---- PROVIDED INFORMATION

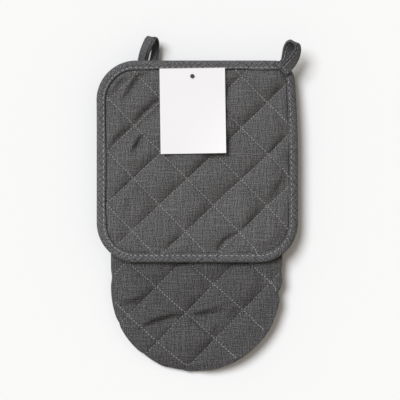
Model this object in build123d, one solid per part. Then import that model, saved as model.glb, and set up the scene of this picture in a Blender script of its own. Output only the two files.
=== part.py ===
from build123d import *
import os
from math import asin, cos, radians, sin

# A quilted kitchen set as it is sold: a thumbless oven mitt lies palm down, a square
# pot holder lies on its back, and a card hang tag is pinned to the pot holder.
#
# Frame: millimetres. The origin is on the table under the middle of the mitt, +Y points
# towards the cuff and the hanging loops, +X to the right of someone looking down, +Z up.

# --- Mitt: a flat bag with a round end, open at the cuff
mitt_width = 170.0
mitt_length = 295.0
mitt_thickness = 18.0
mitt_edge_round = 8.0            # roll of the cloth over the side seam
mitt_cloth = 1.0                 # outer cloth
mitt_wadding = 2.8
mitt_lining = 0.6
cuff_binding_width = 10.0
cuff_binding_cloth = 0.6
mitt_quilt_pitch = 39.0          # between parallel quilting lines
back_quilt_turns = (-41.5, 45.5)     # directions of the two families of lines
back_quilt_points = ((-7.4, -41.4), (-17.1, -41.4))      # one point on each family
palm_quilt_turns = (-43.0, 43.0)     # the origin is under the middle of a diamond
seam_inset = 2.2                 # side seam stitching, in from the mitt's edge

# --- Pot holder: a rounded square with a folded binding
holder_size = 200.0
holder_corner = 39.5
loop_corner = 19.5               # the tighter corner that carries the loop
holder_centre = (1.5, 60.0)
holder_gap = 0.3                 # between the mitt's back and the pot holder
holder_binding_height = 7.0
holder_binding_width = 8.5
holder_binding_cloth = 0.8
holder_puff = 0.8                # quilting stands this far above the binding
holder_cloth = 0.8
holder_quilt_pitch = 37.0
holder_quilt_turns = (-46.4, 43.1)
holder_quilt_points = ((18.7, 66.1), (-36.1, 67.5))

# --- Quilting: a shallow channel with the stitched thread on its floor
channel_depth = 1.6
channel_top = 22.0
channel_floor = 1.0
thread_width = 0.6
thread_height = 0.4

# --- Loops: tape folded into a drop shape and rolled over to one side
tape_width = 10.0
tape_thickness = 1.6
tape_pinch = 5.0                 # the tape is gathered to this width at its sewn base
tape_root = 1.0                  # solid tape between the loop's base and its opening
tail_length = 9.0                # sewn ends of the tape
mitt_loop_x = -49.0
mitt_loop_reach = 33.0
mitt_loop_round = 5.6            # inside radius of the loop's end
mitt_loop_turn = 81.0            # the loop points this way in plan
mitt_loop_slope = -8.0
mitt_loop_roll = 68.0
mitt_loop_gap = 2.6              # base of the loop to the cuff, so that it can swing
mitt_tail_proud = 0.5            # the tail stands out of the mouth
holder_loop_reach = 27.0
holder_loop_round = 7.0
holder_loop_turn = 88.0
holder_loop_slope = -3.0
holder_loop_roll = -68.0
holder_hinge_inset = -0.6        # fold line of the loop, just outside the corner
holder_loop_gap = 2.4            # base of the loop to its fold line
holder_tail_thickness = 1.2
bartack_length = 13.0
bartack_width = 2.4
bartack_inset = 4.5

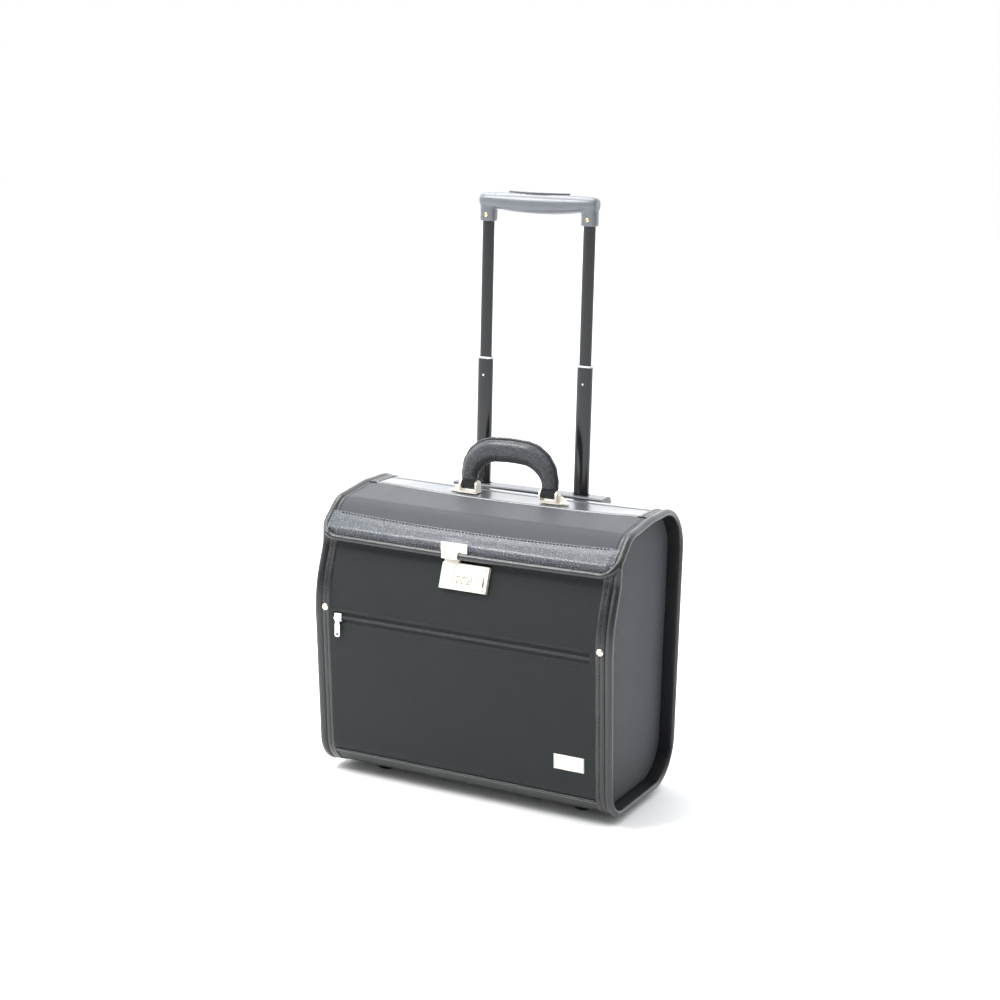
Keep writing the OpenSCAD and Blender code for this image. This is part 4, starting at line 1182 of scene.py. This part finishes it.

--------

> [TASK DESCRIPTION] Return all of the above records exactly, leaving no line out.

> [ANSWER TO THE EXERCISE]
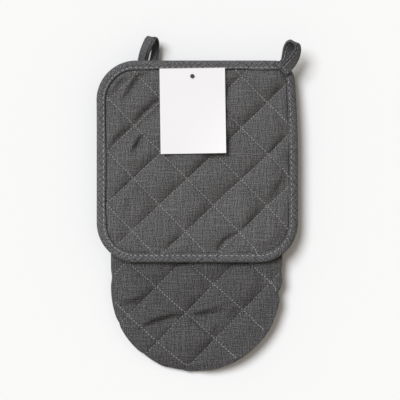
Model this object in build123d, one solid per part. Then import that model, saved as model.glb, and set up the scene of this picture in a Blender script of its own. Output only the two files.
=== part.py ===
from build123d import *
import os
from math import asin, cos, radians, sin

# A quilted kitchen set as it is sold: a thumbless oven mitt lies palm down, a square
# pot holder lies on its back, and a card hang tag is pinned to the pot holder.
#
# Frame: millimetres. The origin is on the table under the middle of the mitt, +Y points
# towards the cuff and the hanging loops, +X to the right of someone looking down, +Z up.

# --- Mitt: a flat bag with a round end, open at the cuff
mitt_width = 170.0
mitt_length = 295.0
mitt_thickness = 18.0
mitt_edge_round = 8.0            # roll of the cloth over the side seam
mitt_cloth = 1.0                 # outer cloth
mitt_wadding = 2.8
mitt_lining = 0.6
cuff_binding_width = 10.0
cuff_binding_cloth = 0.6
mitt_quilt_pitch = 39.0          # between parallel quilting lines
back_quilt_turns = (-41.5, 45.5)     # directions of the two families of lines
back_quilt_points = ((-7.4, -41.4), (-17.1, -41.4))      # one point on each family
palm_quilt_turns = (-43.0, 43.0)     # the origin is under the middle of a diamond
seam_inset = 2.2                 # side seam stitching, in from the mitt's edge

# --- Pot holder: a rounded square with a folded binding
holder_size = 200.0
holder_corner = 39.5
loop_corner = 19.5               # the tighter corner that carries the loop
holder_centre = (1.5, 60.0)
holder_gap = 0.3                 # between the mitt's back and the pot holder
holder_binding_height = 7.0
holder_binding_width = 8.5
holder_binding_cloth = 0.8
holder_puff = 0.8                # quilting stands this far above the binding
holder_cloth = 0.8
holder_quilt_pitch = 37.0
holder_quilt_turns = (-46.4, 43.1)
holder_quilt_points = ((18.7, 66.1), (-36.1, 67.5))

# --- Quilting: a shallow channel with the stitched thread on its floor
channel_depth = 1.6
channel_top = 22.0
channel_floor = 1.0
thread_width = 0.6
thread_height = 0.4

# --- Loops: tape folded into a drop shape and rolled over to one side
tape_width = 10.0
tape_thickness = 1.6
tape_pinch = 5.0                 # the tape is gathered to this width at its sewn base
tape_root = 1.0                  # solid tape between the loop's base and its opening
tail_length = 9.0                # sewn ends of the tape
mitt_loop_x = -49.0
mitt_loop_reach = 33.0
mitt_loop_round = 5.6            # inside radius of the loop's end
mitt_loop_turn = 81.0            # the loop points this way in plan
mitt_loop_slope = -8.0
mitt_loop_roll = 68.0
mitt_loop_gap = 2.6              # base of the loop to the cuff, so that it can swing
mitt_tail_proud = 0.5            # the tail stands out of the mouth
holder_loop_reach = 27.0
holder_loop_round = 7.0
holder_loop_turn = 88.0
holder_loop_slope = -3.0
holder_loop_roll = -68.0
holder_hinge_inset = -0.6        # fold line of the loop, just outside the corner
holder_loop_gap = 2.4            # base of the loop to its fold line
holder_tail_thickness = 1.2
bartack_length = 13.0
bartack_width = 2.4
bartack_inset = 4.5

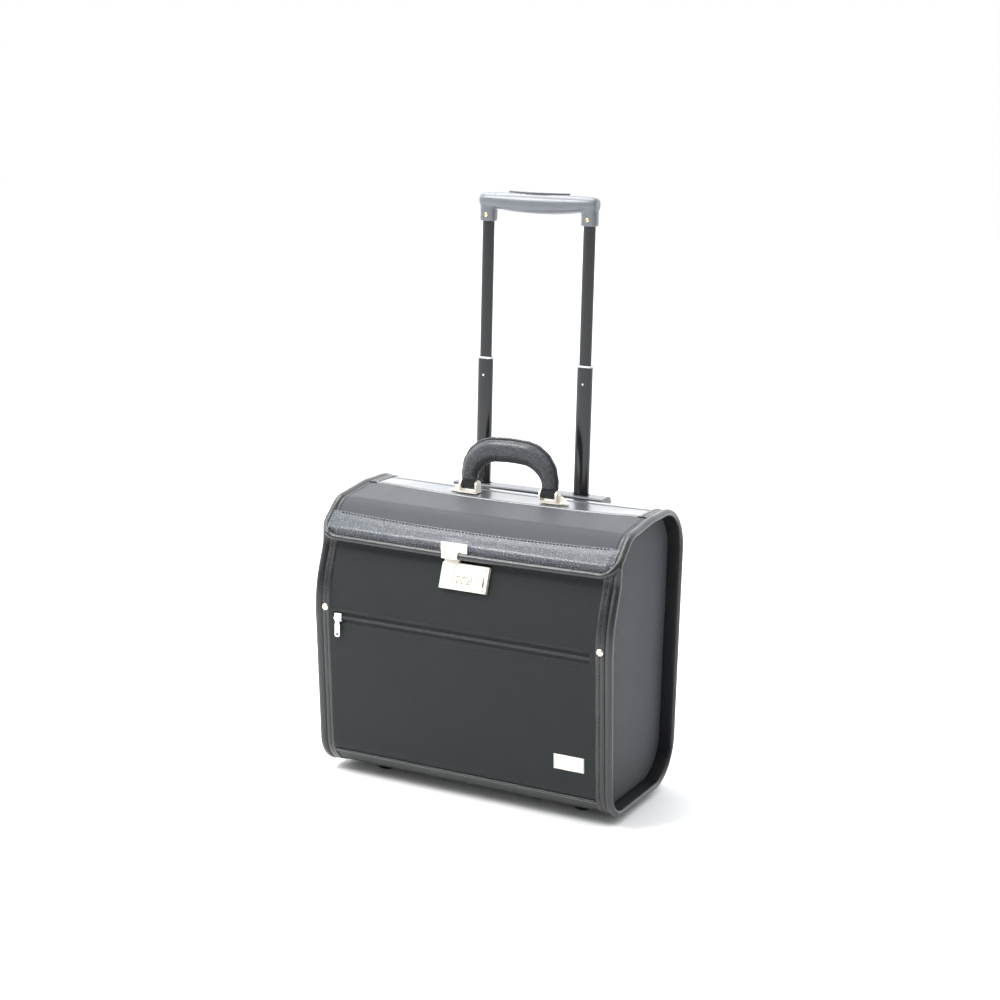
Keep writing the OpenSCAD and Blender code for this image. This is part 4, starting at line 1182 of scene.py. This part finishes it.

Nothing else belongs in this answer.